Healthcare Informatics: Improving Efficiency and Productivity examines the complexities involved in managing resources in our healthcare system and explains how management theory and informatics applications can increase efficiencies in various functional areas of healthcare services. Delving into data and project management and advanced analytics, this book details and provides supporting evidence for the strategic concepts that are critical to achieving successful healthcare information technology (HIT), information management, and electronic health record (EHR) applications. This includes the vital importance of involving nursing staff in rollouts, engaging physicians early in any process, and developing a more receptive organizational culture to digital information and systems adoption.
We owe it to ourselves and future generations to do all we can to make
our healthcare systems work smarter, be more effective, and reach more
people. The power to know is at our fingertips; we need only embrace it.

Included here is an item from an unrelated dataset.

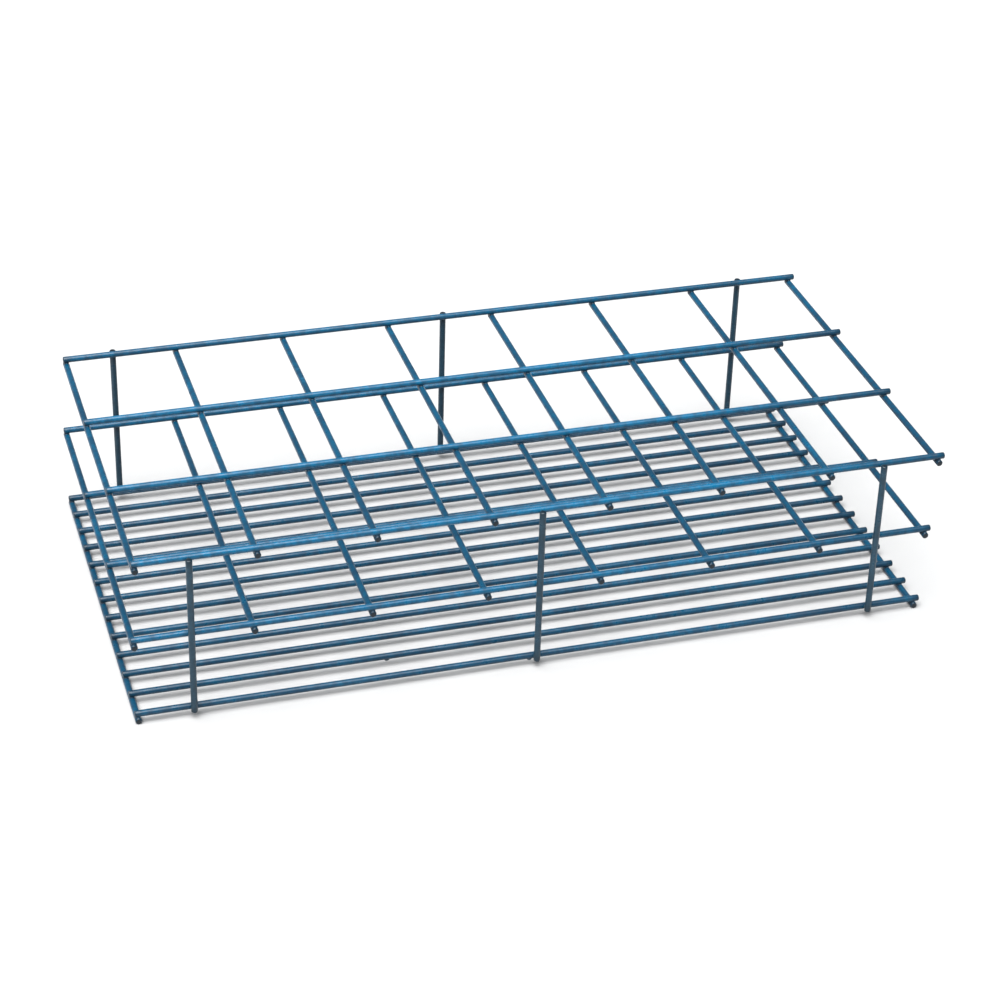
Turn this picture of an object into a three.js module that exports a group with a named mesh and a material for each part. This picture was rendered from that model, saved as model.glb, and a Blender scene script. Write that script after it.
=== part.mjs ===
import * as THREE from "three";

// Welded wire rack for large test tubes: three grids of straight coated wire held one above the other
// by six upright legs. The top and middle grids have open cells that steady the tubes, and the floor
// grid is a close row of long wires that the tubes stand on.
// Millimetres, +Z up, +X along the long wires. The origin is the centre of the rack's bounding box
// on the surface that it stands on.

// Wire
const WIRE_DIAMETER = 2.34;
const WIRE_SIDES = 16;
const END_CHAMFER = 0.25;
// Between the axes of two wires that are welded across each other
const WELD_SPACING = 2.3;

// Cells
const COLUMNS = 7;
const ROWS = 3;
const COLUMN_PITCH = 40;
const ROW_PITCH = 46.4;
const FLOOR_GAPS_PER_ROW = 4;
const TIER_RISE = 29.3;

// Wire ends, measured from the axis of the wire that they cross
const LONG_END_LEFT = 1.2;
const LONG_END_RIGHT = 2.0;
const CROSS_END = 1.6;
const LEG_END_TOP = 0.5;
const LEG_END_BOTTOM = 1.03;

// Each tier's first cross wire starts at x = shift, and its last one lies span further on. The tiers
// are hand jigged, so the lower two sit a little to the left of the top one and are a little shorter.
const TIERS = [
  { name: "floor", level: 0, shift: -1.2, span: 278.4 },
  { name: "middle", level: 1, shift: -1.4, span: 279.6 },
  { name: "top", level: 2, shift: 0, span: COLUMNS * COLUMN_PITCH },
];

// Where each leg stands along X, measured from the top tier's first cross wire
const LEGS = {
  front: { left: 17.3, middle: 136.0, right: 258.6 },
  back: { left: 17.2, middle: 141.6, right: 259.6 },
};

const flatRadius = (WIRE_DIAMETER / 2) * Math.cos(Math.PI / WIRE_SIDES);
const depth = ROWS * ROW_PITCH;
const floorWireHeight = flatRadius + WELD_SPACING;
const topWireHeight = floorWireHeight + 2 * TIER_RISE;

const AXIS_TURN = {
  x: new THREE.Euler(0, 0, -Math.PI / 2),
  y: new THREE.Euler(0, 0, 0),
  z: new THREE.Euler(Math.PI / 2, 0, 0),
};

// Blue epoxy over steel wire
function coating() {
  return new THREE.MeshStandardMaterial({ color: 0x0f62a6, roughness: 0.35, metalness: 0.0 });
}

// A straight length of wire along Y, centred on the origin, with chamfered ends. Its section is a
// regular polygon turned so that flats face up, down and to both sides.
function wireGeometry(length) {
  const radius = WIRE_DIAMETER / 2;
  const half = length / 2;
  const profile = [
    new THREE.Vector2(0, -half),
    new THREE.Vector2(radius - END_CHAMFER, -half),
    new THREE.Vector2(radius, -half + END_CHAMFER),
    new THREE.Vector2(radius, half - END_CHAMFER),
    new THREE.Vector2(radius - END_CHAMFER, half),
    new THREE.Vector2(0, half),
  ];
  return new THREE.LatheGeometry(profile, WIRE_SIDES, Math.PI / WIRE_SIDES);
}

// A named wire that runs from low to high along one axis. across holds its other two coordinates.
function wire(name, axis, low, high, across) {
  const mesh = new THREE.Mesh(wireGeometry(high - low), coating());
  mesh.name = name;
  mesh.rotation.copy(AXIS_TURN[axis]);
  mesh.position.set(across.x ?? 0, across.y ?? 0, across.z ?? 0);
  mesh.position[axis] = (low + high) / 2;
  return mesh;
}

// The long wires of one tier, front to back
function longWires(tier, count) {
  const digits = String(count).length;
  const wires = [];
  for (let i = 0; i < count; i += 1) {
    const name = `${tier.name}_long_wire_${String(i + 1).padStart(digits, "0")}`;
    const low = tier.shift - LONG_END_LEFT;
    const high = tier.shift + tier.span + LONG_END_RIGHT;
    wires.push(wire(name, "x", low, high, { y: (i * depth) / (count - 1) }));
  }
  return wires;
}

// The cross wires of one tier, left to right, welded under its long wires
function crossWires(tier, names) {
  return names.map((name, i) => {
    const x = tier.shift + (i * tier.span) / (names.length - 1);
    return wire(name, "y", -CROSS_END, depth + CROSS_END, { x, z: -WELD_SPACING });
  });
}

function tierGroup(tier) {
  const group = new THREE.Group();
  group.position.z = floorWireHeight + tier.level * TIER_RISE;
  if (tier.name === "floor") {
    group.add(...longWires(tier, ROWS * FLOOR_GAPS_PER_ROW + 1));
    group.add(...crossWires(tier, ["floor_end_wire_left", "floor_end_wire_right"]));
    return group;
  }
  const crossNames = Array.from({ length: COLUMNS + 1 }, (_, i) => `${tier.name}_cross_wire_${i + 1}`);
  group.add(...longWires(tier, ROWS + 1));
  group.add(...crossWires(tier, crossNames));
  return group;
}

// The legs of one side stand outside the outermost long wires and are welded to all three tiers
function legGroup(side, y) {
  const group = new THREE.Group();
  const low = floorWireHeight - LEG_END_BOTTOM;
  const high = topWireHeight + LEG_END_TOP;
  for (const [place, x] of Object.entries(LEGS[side])) {
    group.add(wire(`leg_${side}_${place}`, "z", low, high, { x, y }));
  }
  return group;
}

function rack() {
  const group = new THREE.Group();
  group.add(...TIERS.map(tierGroup));
  group.add(legGroup("front", -WELD_SPACING));
  group.add(legGroup("back", depth + WELD_SPACING));

  const leftEnd = Math.min(...TIERS.map((tier) => tier.shift)) - LONG_END_LEFT;
  const rightEnd = Math.max(...TIERS.map((tier) => tier.shift + tier.span)) + LONG_END_RIGHT;
  group.position.set(-(leftEnd + rightEnd) / 2, -depth / 2, 0);
  return group;
}

const group = rack();
export default group;
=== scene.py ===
"""Looks of a welded, epoxy-coated wire rack for test tubes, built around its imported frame.

Every wire of the frame is replaced by a round coated wire, and every place where two wires are
welded gets the fillet of epoxy that fills the joint. Lengths are metres and places come from the frame.
"""

import logging
import math
from dataclasses import dataclass, field
from enum import Enum

import bpy
import numpy as np
from mathutils import Euler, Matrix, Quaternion, Vector


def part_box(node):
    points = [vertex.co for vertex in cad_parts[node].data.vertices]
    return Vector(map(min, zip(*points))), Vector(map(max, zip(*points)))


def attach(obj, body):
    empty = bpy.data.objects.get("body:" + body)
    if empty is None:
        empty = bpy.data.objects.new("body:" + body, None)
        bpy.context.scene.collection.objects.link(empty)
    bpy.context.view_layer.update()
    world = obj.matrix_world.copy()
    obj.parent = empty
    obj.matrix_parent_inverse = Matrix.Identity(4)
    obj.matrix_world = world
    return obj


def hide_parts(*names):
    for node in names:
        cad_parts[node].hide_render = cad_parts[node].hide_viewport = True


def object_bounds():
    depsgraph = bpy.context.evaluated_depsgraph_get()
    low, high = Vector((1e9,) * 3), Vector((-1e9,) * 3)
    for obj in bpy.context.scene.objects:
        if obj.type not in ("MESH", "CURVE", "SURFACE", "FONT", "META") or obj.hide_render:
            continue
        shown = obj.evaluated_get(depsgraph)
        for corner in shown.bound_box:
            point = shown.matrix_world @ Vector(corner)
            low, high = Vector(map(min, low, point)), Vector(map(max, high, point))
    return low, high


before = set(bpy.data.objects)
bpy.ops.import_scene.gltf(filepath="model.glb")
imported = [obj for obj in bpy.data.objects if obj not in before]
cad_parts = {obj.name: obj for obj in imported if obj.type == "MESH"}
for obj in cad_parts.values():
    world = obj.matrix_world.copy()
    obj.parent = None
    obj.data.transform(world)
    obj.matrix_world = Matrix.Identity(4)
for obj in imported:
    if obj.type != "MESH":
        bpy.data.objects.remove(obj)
CAD_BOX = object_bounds()

# A linear colour with its alpha, and the two ends of a range
Colour = tuple[float, float, float, float]
Span = tuple[float, float]

MM = 0.001
# A fillet's width, length and height as shares of its own: inside the rack, and by a wire's end
FULL_FILLET = (1.12, 1.12, 1.05)
SNUG_FILLET = (1.0, 1.0, 1.0)
# How much painted light a wire's coat gets where nothing else is said, from 0 to 1: the share of the
# painted highlight blue mixed in
BASE_PAINTED_LIGHT = 0.14
# The middle of a noise's values
NOISE_MIDDLE = (0.5, 0.5, 0.5)
NODE_SPACING = 190
BODY = "root"
log = logging.getLogger("tube_rack")


class Run(Enum):
    """The way a straight wire runs."""

    LONG = 0
    CROSS = 1
    UPRIGHT = 2


class Coat(Enum):
    """The finishes on the rack, by the name of their material."""

    WIRE = "blue_epoxy_wire"
    # The legs and their welds wear the blue epoxy darkened with painted shade
    LEG = "dark_epoxy_leg"
    JOINT = "blue_epoxy_joint"
    LEG_JOINT = "dark_epoxy_leg_joint"


@dataclass(frozen=True)
class Noise:
    """One layer of three-dimensional noise.

    Args:
        scale: Repeats to the metre.
        detail: Octaves added to the first.
        roughness: How much each octave keeps of the one before.
        stretch: Factors on the pattern's coordinates along X, Y and Z.
    """

    scale: float
    detail: float = 2.0
    roughness: float = 0.5
    stretch: tuple[float, float, float] = (1.0, 1.0, 1.0)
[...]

—From the foreword by James H. Goodnight, Ph D, CEO, SAS
Bridging the gap from theory to practice, it discusses actual informatics applications that have been incorporated by various healthcare organizations and the corresponding management strategies that led to their successful employment. Offering a wealth of detail, it details several working projects, including:
- A computer physician order entry (CPOE) system project at a North Carolina hospital
- E-commerce self-service patient check-in at a New Jersey hospital
- The informatics project that turned a healthcare system’s paper-based resources into digital assets
- Projects at one hospital that helped reduce excesses in length of stay, improved patient safety; and improved efficiency with an ADE alert system
- A healthcare system’s use of algorithms to identify patients at risk for hepatitis
Offering the guidance that healthcare specialists need to make use of various informatics platforms, this book provides the motivation and the proven methods that can be adapted and applied to any number of staff, patient, or regulatory concerns.